A normal human being experiences discomfort attempting to hold two inconsistent ideas in his head at the same time. This discomfort is called "cognitive dissonance." Trump is not a normal human being. He does not experience cognitive dissonance. He "believes" whatever is convenient for him at the time. I'm not actually certain it is appropriate to say he "believes" anything, given the brazenness and crassness with which he lies about every fucking thing ever. Leon Festinger would have had so much fun studying Trump... The man without fear of cognitive dissonance. It's almost like he belongs in a comic book! (Wrong part of Manhattan, though...)
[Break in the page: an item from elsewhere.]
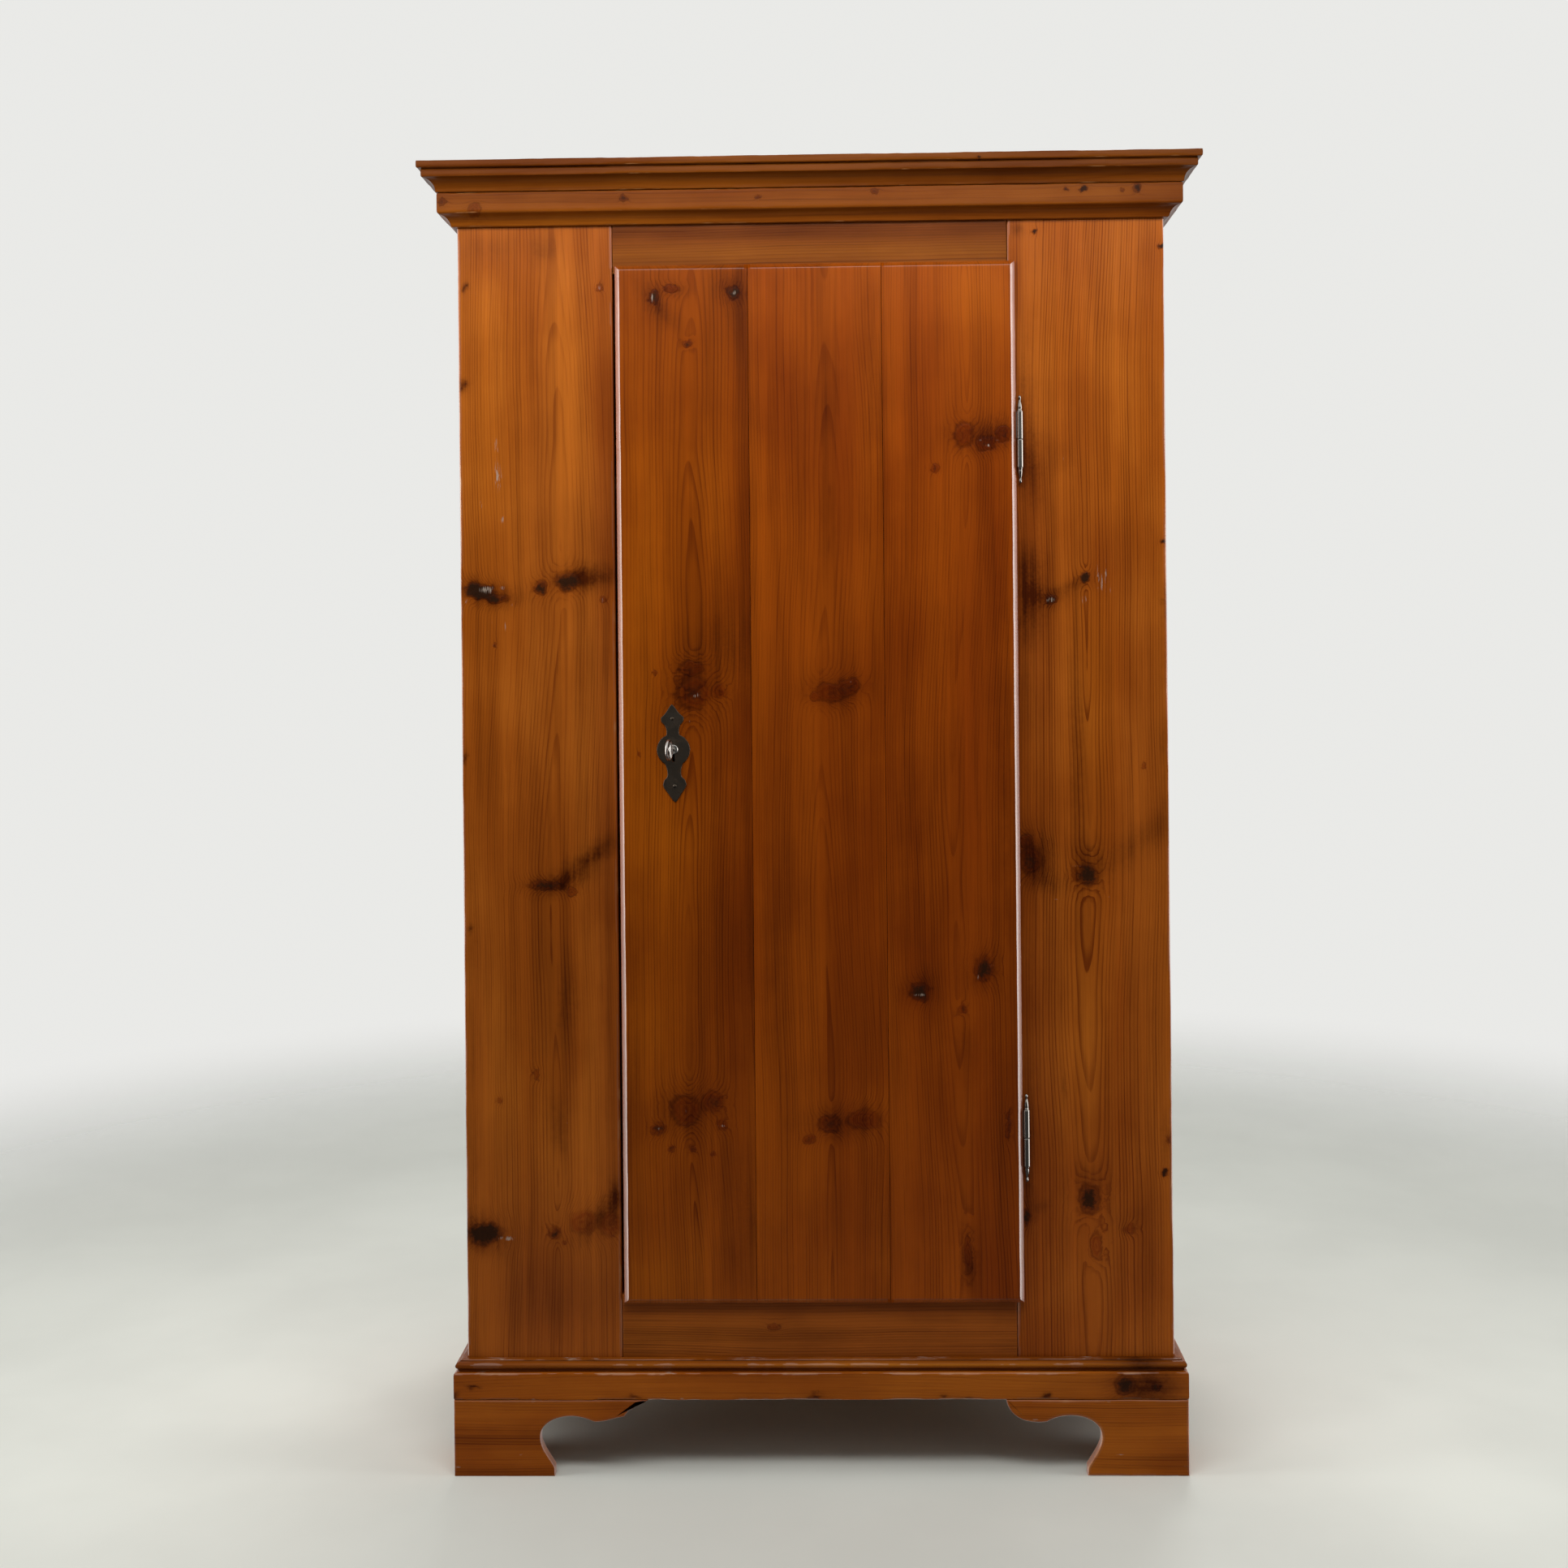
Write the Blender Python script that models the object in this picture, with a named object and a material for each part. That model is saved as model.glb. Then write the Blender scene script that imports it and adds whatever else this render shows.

So, did Trump expect to win? Did he expect to lose? I... don't think that either is appropriate to say. I don't think he had a clear single belief because Trump doesn't have a clear single belief about anything. This is part of what makes it so frustrating for any sane, intelligent person to listen to Trump. Is it possible that he expected to lose, as Steve Bannon has implied? Sure. Is it possible that he expected to win because Trump believes himself to be such a winner? Sure!
Is it possible that both were true? If Trump were a sane person, then no. But, this is Donald Trump, who is incapable of feeling cognitive dissonance. From one moment to the next, he says whatever is most convenient at the time, and may convince himself of whatever is most convenient in that very instant. I have no clue what Trump really believed about his chances in 2016. I don't think it is appropriate to say he even had a belief. I don't think it is appropriate to say that Trump has thoughts or beliefs about anything.
This is the President of the United States of America. I don't think it is appropriate to say that he has coherent thoughts or beliefs about anything. That is truly terrifying.
Is Steve Bannon correct to say that Trump expected to lose? That completely misses the point.